I love this country, party because I feel part of its history and because I identify with its traditions. I am also hugely lucky to live in a country where we are all equal: as subjects of the Crown or citizens of the European Union. Racists and bigots make me nervous, because they think I shouldn’t be here. But they haven’t shaken my confidence in Britain, because they are themselves a minority and because they have no political power.
What John Denham is proposing to do worries me much more than the racists and haters. No doubt with the best of intentions, John Denham wants is to divide British people into little confessional groups. I know that’s not what he thinks he is doing, but by seeking to reach out to me through ‘my’ faith leaders, that is precisely the effect of this initiative. Many of my co-religionists live in a country which, when Britain ruled it, was kept in order by striking deals with members of the different religious and ethnic communities. Divide and rule, it was called. My parents came to Britain to get away from the legacy of sectarianism, but John Denham seems to want to bring it back again.

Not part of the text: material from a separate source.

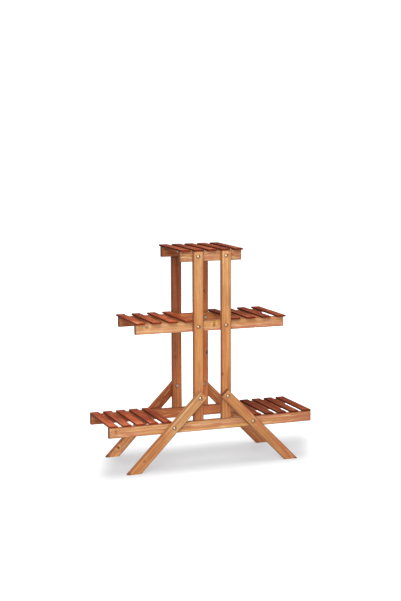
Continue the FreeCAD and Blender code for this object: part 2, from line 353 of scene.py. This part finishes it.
def lateWood(tree, across, deep, pith, waver, bend, fray, values):
    # share of dark late wood, from growth rings round a pith that lies outside the board
    aside = calc(tree, "ADD", calc(tree, "SUBTRACT", across, pith[0]), waver)
    radius = spread(tree, aside, calc(tree, "SUBTRACT", deep, pith[1]))
    radius = calc(tree, "ADD", radius, bend)
    turns = calc(tree, "ADD", calc(tree, "DIVIDE", radius, values["ringSpacingMm"] * mm), fray)
    phase = calc(tree, "FRACT", turns)
    rise = between(tree, phase, *values["ringRise"])
    fall = between(tree, phase, *values["ringFall"], 1.0, 0.0)
    return calc(tree, "MULTIPLY", rise, fall)


def stainColour(tree, kind, name, colour, tones, grain):
    # one of the grain's patterns brings in its tone
    layer = {**stainLayers[name], **layerChanges.get(kind, {}).get(name, {})}
    share = between(tree, grain[name], layer["from"], layer["to"], 0.0, layer["share"])
    return blend(tree, share, colour, tones[layer["tone"]])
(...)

Does John Denham thing that I am an ‘exotic’ foreigner, who can only be communicated with via men with beards? Does John Denham think I belong in this country, as an equal?
One final thing worries me. Does John Denham have the skill and knowledge of my own religious community, and that of others, so separate the ‘progressives’ from the ‘reactionaries’, and worse? There are some very nasty and extreme people out there, some of whom are clerics. The government has often cocked up and reached out to guys who – were they atheists – would be thought of as fascists. Will John Denham do so again?
Don’t get me wrong.
I do think that there is a time and a place to consult with faith group leaders. Kosher and halal school meals for Jewish and Muslim kids, and not having exams during major religious festivals. That sort of thing. That is no different from, say, a residents association being consulted about improvements to the local park.
But when the state tries to mediate its relationship with me through my faith leaders, it betrays me, personally.